宗教と政治の戦後史 統一教会・日本会議・創価学会の研究…櫻井義秀著
安倍晋三・元総理の銃撃事件以後、我が国では「宗教と政治」の問題が特に注目を集めている。政教分離が政治的に問われるのは今に始まったことではないが、保守系政治家の旧統一教会との無自覚な関わり方は、日本の政治そのものの脆さを垣間見させた。
著者には統一教会に関する諸研究、アジア諸国の政教関係を取り上げた編著、創価学会を「政治宗教」という独自の概念で分析した業績があり、この新書は宗教と国家・政治に関わるそうした研究成果を踏まえている。

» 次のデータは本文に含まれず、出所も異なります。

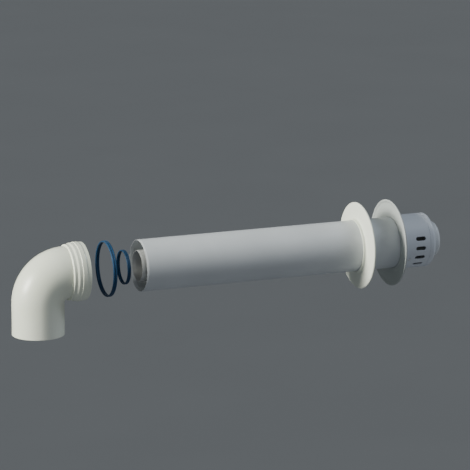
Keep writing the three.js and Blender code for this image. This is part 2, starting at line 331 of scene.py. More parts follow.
def turned(name: str, marks: list[Mark], angles: list[float], lie: Lie = Lie.ALONG,
           relief: Relief | None = None) -> bpy.types.Mesh:
    """Ring turned from a closed outline, or a solid turned from one that starts on the axis.

    Args:
        name: name of the mesh.
        marks: closed outline; its first and last points may lie on the axis.
        angles: where the sections stand, in order round the axis.
        lie: where the axis lies.
        relief: extra radius for a place on the section, from its radius and its angle.

    Returns:
        The finished mesh.
    """
    on_axis = marks[0].radius == marks[-1].radius == 0
    points = []
    for mark in marks:
        for angle in angles:
            extra = relief(mark.radius, angle) if relief else 0.0
            points.append(placed(lie, mark.along, mark.radius + extra, angle))
    wear = [mark.wear for mark in marks for _ in angles]
    mesh = named_mesh(name, points, grid_faces(len(marks), len(angles), not on_axis), wear)
    return joined(name, [mesh], WELD) if on_axis else finished(mesh)


def joined(name: str, meshes: list[bpy.types.Mesh], weld: float = 0.0) -> bpy.types.Mesh:
    """One mesh from several.

    Args:
        name: name of the new mesh.
        meshes: meshes to put together; they are removed.
        weld: distance within which points become one; 0 welds nothing.

    Returns:
        The finished mesh.
    """
    shape = bmesh.new()
    for mesh in meshes:
        shape.from_mesh(mesh)
        bpy.data.meshes.remove(mesh)
    if weld > 0:
        bmesh.ops.remove_doubles(shape, verts=shape.verts, dist=weld)
        bmesh.ops.recalc_face_normals(shape, faces=shape.faces)
    whole = bpy.data.meshes.new(name)
    shape.to_mesh(whole)
    shape.free()
    return finished(whole)


def linked(name: str, data: bpy.types.ID) -> bpy.types.Object:
    """New object in the scene, at the origin.

    Args:
        name: name of the object.
        data: its mesh, lamp or camera.

    Returns:
        The object.
    """
    shown = bpy.data.objects.new(name, data)
    bpy.context.scene.collection.objects.link(shown)
    return shown


# ---------------------------------------------------------------- node trees

Socket = bpy.types.NodeSocket
Fed = Socket | float | tuple[float, ...]         # what an input can be given
Feeds = dict[str, Fed] | tuple[Fed, ...]         # the same for inputs by name, or in order


class Kind(Enum):
    """Kinds of socket on the outside of a node tree."""

    NUMBER = "NodeSocketFloat"
    COUNT = "NodeSocketInt"
    VECTOR = "NodeSocketVector"
    COLOUR = "NodeSocketColor"
    GEOMETRY = "NodeSocketGeometry"
    MATERIAL = "NodeSocketMaterial"


class Bench:
    """Places and links the nodes of one tree."""

    def __init__(self, tree: bpy.types.NodeTree) -> None:
        """Starts work on a tree."""
        self.tree = tree

    def open(self, inputs: dict[str, Kind], outputs: dict[str, Kind]) -> dict[str, Socket]:
        """Gives the tree its named inputs and outputs.

        Args:
            inputs: kind of each input.
            outputs: kind of each output.

        Returns:
            What the inputs put into the tree, by name.
        """
        for way, sockets in (("INPUT", inputs), ("OUTPUT", outputs)):
            for name, kind in sockets.items():
                self.tree.interface.new_socket(name=name, in_out=way, socket_type=kind.value)
        given = self.add("NodeGroupInput").outputs
        return {name: given[name] for name in inputs}

    def wire(self, node: bpy.types.Node, feeds: Feeds) -> None:
        """Links sockets to a node's inputs, or sets their values.

        Args:
            node: the node.
            feeds: what its inputs get, by name or in order.
        """
        for key, value in feeds.items() if isinstance(feeds, dict) else enumerate(feeds):
            if isinstance(value, Socket):
                self.tree.links.new(value, node.inputs[key])
            else:
                node.inputs[key].default_value = value

    def add(self, kind: str, feeds: Feeds = (), **settings: object) -> bpy.types.Node:
        """New node.

        Args:
            kind: Blender's name for the node.
            feeds: what its inputs get, by name or in order.
            settings: its properties.

        Returns:
            The node.
        """
        node = self.tree.nodes.new(kind)
        for name, value in settings.items():
            setattr(node, name, value)
        self.wire(node, feeds)
        return node

    def made(self, kind: str, feeds: Feeds = (), **settings: object) -> Socket:
        """First output of a new node."""
        return self.add(kind, feeds, **settings).outputs[0]

    def math(self, operation: str, *values: Fed) -> Socket:
        """Result of one sum on sockets or numbers."""
        return self.made("ShaderNodeMath", values, operation=operation)

    def vector(self, *values: Fed) -> Socket:
        """Vector put together from three sockets or numbers."""
        return self.made("ShaderNodeCombineXYZ", values)

    def parts(self, vector: Socket) -> list[Socket]:
        """X, Y and Z of a vector."""
        return list(self.add("ShaderNodeSeparateXYZ", (vector,)).outputs)

    def vectors(self, operation: str, one: Fed, other: Fed) -> Socket:
        """Result of one sum on two vectors."""
        return self.made("ShaderNodeVectorMath", (one, other), operation=operation)

    def noise(self, place: Socket, scale: Fed, detail: float) -> Socket:
        """Value of a noise pattern at a place."""
        return self.made("ShaderNodeTexNoise", {"Vector": place, "Scale": scale, "Detail": detail})

    def stepped(self, value: Socket, low: float, high: float) -> Socket:
        """Value spread smoothly from 0 at low to 1 at high."""
        return self.made("ShaderNodeMapRange", {"Value": value, "From Min": low, "From Max": high},
                         interpolation_type="SMOOTHSTEP")

    def mixed(self, share: Socket, one: Fed, other: Fed) -> Socket:
        """Colour between two others."""
        feeds = {"Factor": share, "A": one, "B": other}
        return self.add("ShaderNodeMix", feeds, data_type="RGBA").outputs["Result"]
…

本書の狙いは政教分離の憲法原則そのものについて議論することではない。「宗教の教義や信仰に基づいた社会を実現するため、政治家や政党に関わったり、自ら政治組織を立ち上げたりして政治権力を活用する宗教」という「政治宗教」の概念(創価学会に限定しない)に基づいて、日本における宗教と政治の関係の実態を腑分けすることを課題とする。
著者が考える政教関係のあるべき姿は「政治と宗教が緊張感を持った関係を維持すること」である。その緊張感を欠くと「政治化する宗教」「宗教化する政治」を生み出す。それは公共性や国民の公益にそぐわない効果をもたらすのではないか、という点に本書の批判は向けられている。
定価990円、朝日新聞出版(電話03・5540・7793)刊。